What's up with the Pharrell Williams-Nigo collab at Paris Fashion Week?


By AGENCY

Louis Vuitton's men's creative director Pharell Williams (right) and Kenzo's creative director Nigo acknowledge the audience at the end of their show in Paris. Photo: AFP

What do you do after attending Donald Trump’s inauguration?

Well, if you’re Bernard Arnault, the CEO of LVMH and one of the world’s richest men, you go to a fashion show. Bien sur (French for "of course").

Recently, roughly 24 hours after standing on the dais at Trump’s inauguration, Arnault was checking up on Pharrell Williams’ Louis Vuitton collection from the front row (his seatmates, French basketball star Victor Wembanyama in a green varsity jacket and friend-of-the-Obamas Bradley Cooper in a herringbone coat, certainly cut a different image than Dana White and Miriam Adelson).

But to call this particular show "Williams’ Louis Vuitton" would be misleading. This collection, as per the news release, listed both Williams and Nigo, a Japanese designer and founder of A Bathing Ape, as its “men’s creative directors”.

The pair have creatively commingled before. In the early aughts, they worked together on Billionaire Boys Club and Ice Cream, two BAPE offshoots that became legend for their comic-book-colored full-zip hoodies and buxom skate shoes.

“Nigo is the glue to my ideas,” Williams said some 20 years ago in a video interview, standing next to Nigo at the Ice Cream store in Tokyo.

Read more: Menswear fashion week in Paris begins with fewer shows and designer changes

Of note: Today Nigo is the creative director of Kenzo, another LVMH property, albeit one whose wattage seems to be increasingly dim.

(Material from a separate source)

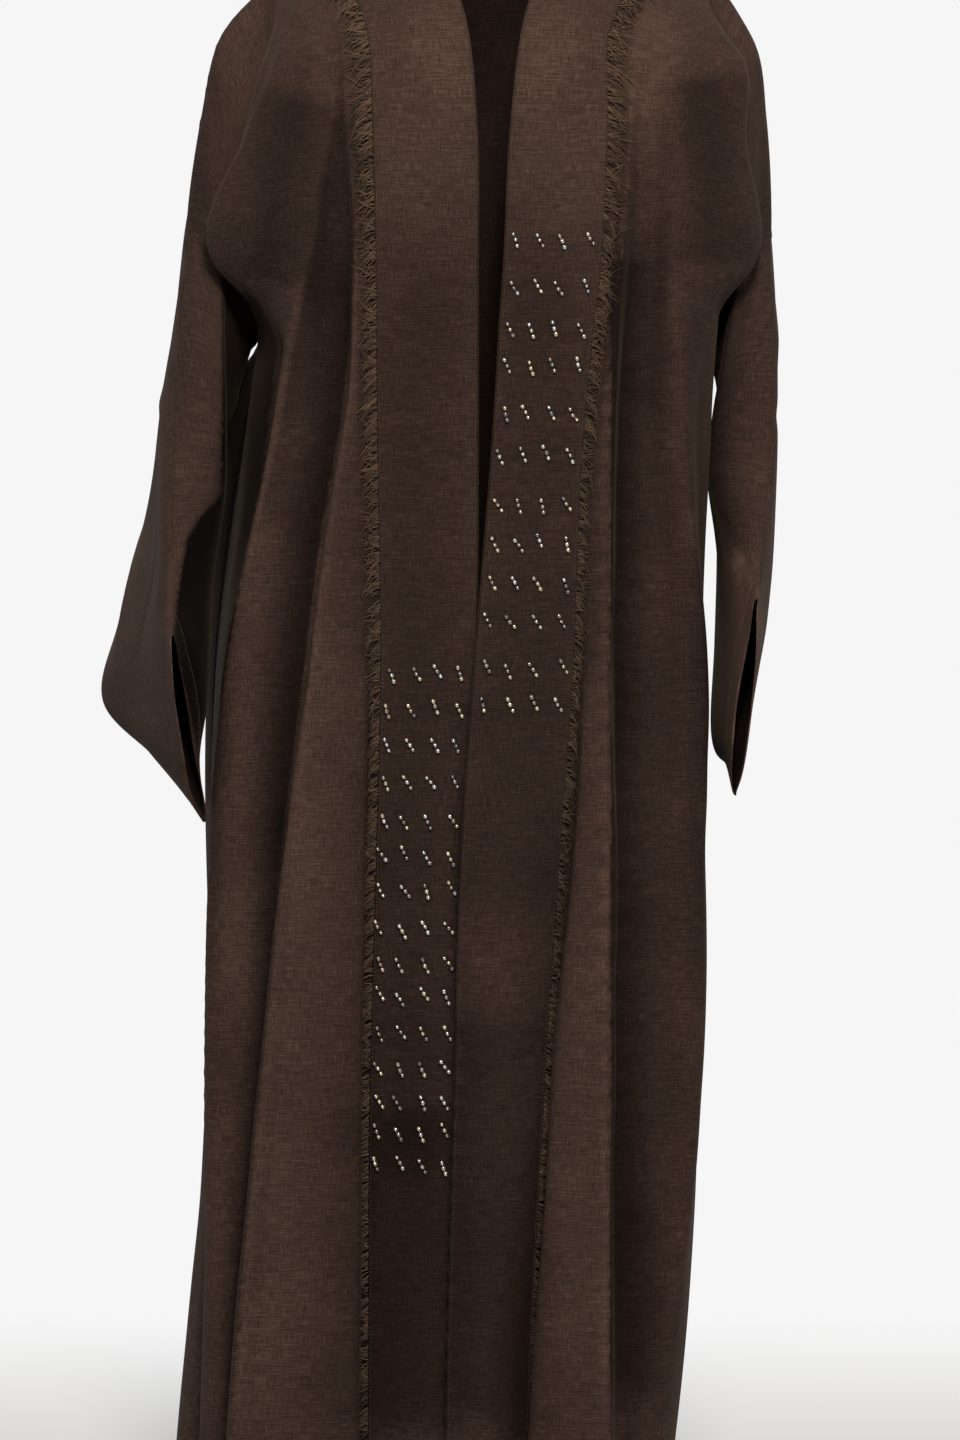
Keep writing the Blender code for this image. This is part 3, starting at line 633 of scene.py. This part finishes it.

And so, what Arnault and hundreds of audience members saw was a demonstration of an LVMH-sanctioned bromance (neither designer was made available for an interview, so their creative process for this particular collection remained opaque).

There was perhaps more Nigo in this recipe than Pharrell.

A cherry varsity jacket, a rivet-studded trucker and especially the curve-brimmed flat caps – these were quintessential Nigo. A four-pocket chore coat in a vertical conductor’s stripe and some whiskered jeans could easily have wandered out of Nigo’s archive of American vintage or, for that matter, the Kenzo design studio.

Nods to Nigo’s Japanese heritage were vigorous, as in a baseball jersey with “Vuitton” rendered in Japanese syllabaries and a camo print formed from cherry-blossom-like splotches.

Husky sneakers, like bowling shoes inflated by a bike pump, could have been a lost Ice Cream sketch.

Models wear creations as part of the men's Louis Vuitton Autumn/Winter 2025 show in Paris. Photo: APModels wear creations as part of the men's Louis Vuitton Autumn/Winter 2025 show in Paris. Photo: AP

This was the chockablock 400-level section of the collection: the section for the Nigo-ologists and their Pharrell-ospher classmates. If you didn’t spend the early 2000s reading Hypebeast.com or brushing up on videos of Nigo’s clothing warehouse (this man owned Pee-wee Herman’s suit, folks!), at least some of it would be lost on you.

As if to aid the audience, a phalanx of milky white cubes on the runway turned clear at the denouement of the show, revealing a “visual history of Pharrell and Nigo’s journey”.

That history included Billionaire Boys Club varsity jackets, the dimpled 10-gallon Vivienne Westwood hats that were once a Williams signature and Louis Vuitton sacks of all shapes.

Some items are now available at auction on Joopiter, Williams’ auction site.

Read more: 'Making fun of wealth': Independent brand parodies luxury at Milan Fashion Week

Williams – a designer/music producer/skin-care magnate/hospitality entrepreneur/Lego film star – never lets an opportunity for corporate synergies pass him by.

Of course, Louis Vuitton, at its globe-spanning scale, cannot rely solely on wistful streetwear geeks. And so as this collection marched on, it unspooled to target Vuitton’s can-be-anyone-as-long-as-he’s-rich clientele.

There were walking coats in English checks, distressed ball caps and straight-up chinos. But also crystal-kissed pink cardigans, a leather hoodie made of serpentine patchwork and kooky Coogi-looking sweaters.

A Louis Vuitton show without at least a baker’s dozen bags would be like Paris without traffic, and so we were presented with cherry-blossom pink duffels, coffin-size trunks, puny rectangular pouchettes and grocery-store-style logo totes.

By the end, it was an aimless but agreeable array of stuff, one that will, undoubtedly, find its way to shopper’s closets – and most likely, for Arnault, that’s a display worth flying back for.